What you will do: Determine the count of lines holding "piece" and give that count alone.

════════════════

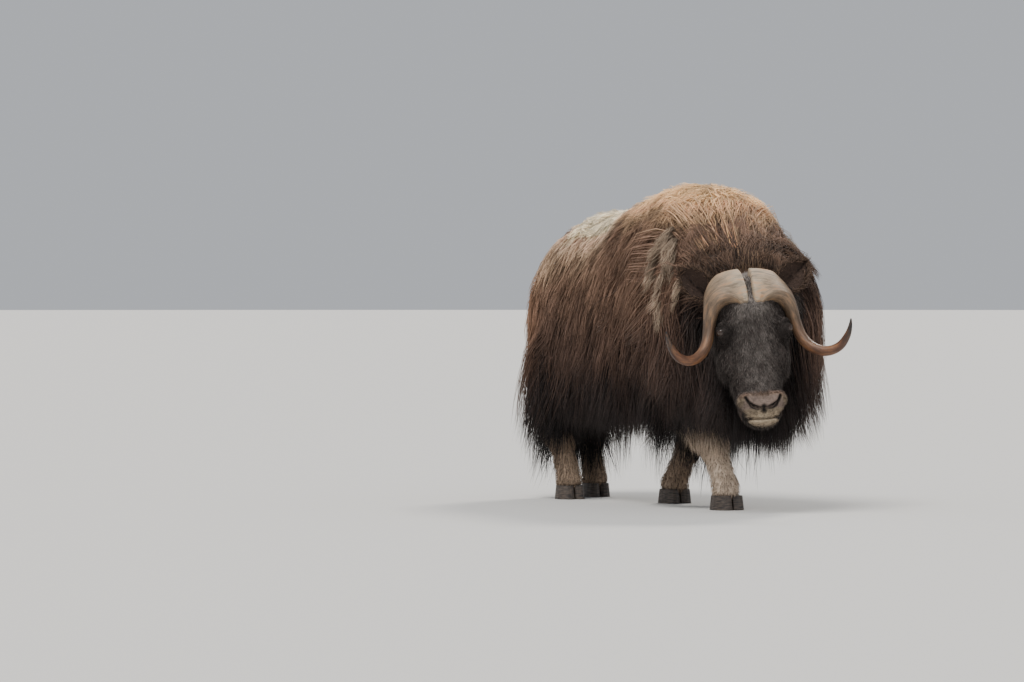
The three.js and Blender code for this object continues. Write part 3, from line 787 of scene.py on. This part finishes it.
def tufts(name, lines, outs, width, shaded_root_colour, tip_colour, spots, tile, material):
    """Builds one coat piece: a closed strand of three sides for each line, with painted shade towards its root.
    """
    count, rings = lines.shape[:2]
    s = np.linspace(0, 1, rings)
    profile = (0.55 + 0.45 * np.minimum(1, 4 * s)) * (1 - s ** 2.2)
    tangent = unit(np.gradient(lines, axis=1))
    side = unit(np.cross(tangent, outs))
    out = np.cross(side, tangent)
    half = (width[:, None] * profile[None, :])[..., None]
    corners = np.stack((lines + side * half, lines - side * half, lines + out * half * 0.7), axis=2)
    body = corners[:, :-1].reshape(count, -1, 3)
    tip = lines[:, -1:]
    vertices = np.concatenate((body, tip), axis=1)
    per = vertices.shape[1]
    faces = [(0, 2, 1)]
    for r in range(rings - 2):
        for k in range(3):
            a, b = 3 * r + k, 3 * r + (k + 1) % 3
            faces += [(a, b, b + 3), (a, b + 3, a + 3)]
    last = 3 * (rings - 2)
    faces += [(last + k, last + (k + 1) % 3, per - 1) for k in range(3)]
    faces = np.array(faces)[:, ::-1]
    triangles = (np.arange(count)[:, None, None] * per + faces[None]).reshape(-1, 3)
    mesh = bpy.data.meshes.new(name)
    mesh.vertices.add(count * per)
    mesh.vertices.foreach_set("co", vertices.reshape(-1))
    mesh.loops.add(triangles.size)
    mesh.loops.foreach_set("vertex_index", triangles.reshape(-1).astype(np.int32))
    mesh.polygons.add(len(triangles))
    mesh.polygons.foreach_set("loop_start", (np.arange(len(triangles)) * 3).astype(np.int32))
    mesh.polygons.foreach_set("use_smooth", np.ones(len(triangles), bool))
    along = np.concatenate((np.repeat(s[:-1], 3), [1.0]))
    mix = (along ** 1.3)[None, :, None]
    shades = shaded_root_colour[:, None] * (1 - mix) + tip_colour[:, None] * mix
    # Painted shade: each strand darkens towards its root, where the hair around it would shade it.
    shades = shades * (0.35 + 0.65 * np.minimum(1, 1.8 * along))[None, :, None]
    across = np.concatenate((np.tile((0.0, 1.0, 0.5), rings - 1), [0.5]))
    corner = np.column_stack((across, along)) * UV_SIZE
    unwrap = np.array(tile[:2]) + spots * np.array(tile[2:])
    uv = (unwrap[:, None] + corner[None]).reshape(-1, 2)
    mesh.update(calc_edges=True)
    mesh.validate()
    paint(mesh, shades.reshape(-1, 3))
    layer = mesh.uv_layers.new(name="OFBake")
    loop_vertices = np.empty(len(mesh.loops), np.int32)
    mesh.loops.foreach_get("vertex_index", loop_vertices)
    layer.data.foreach_set("uv", uv[loop_vertices].astype(np.float32).ravel())
    mesh.materials.append(material)
    piece = put_in_scene(name, mesh)
    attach(piece, "root")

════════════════

Answer for the task: 3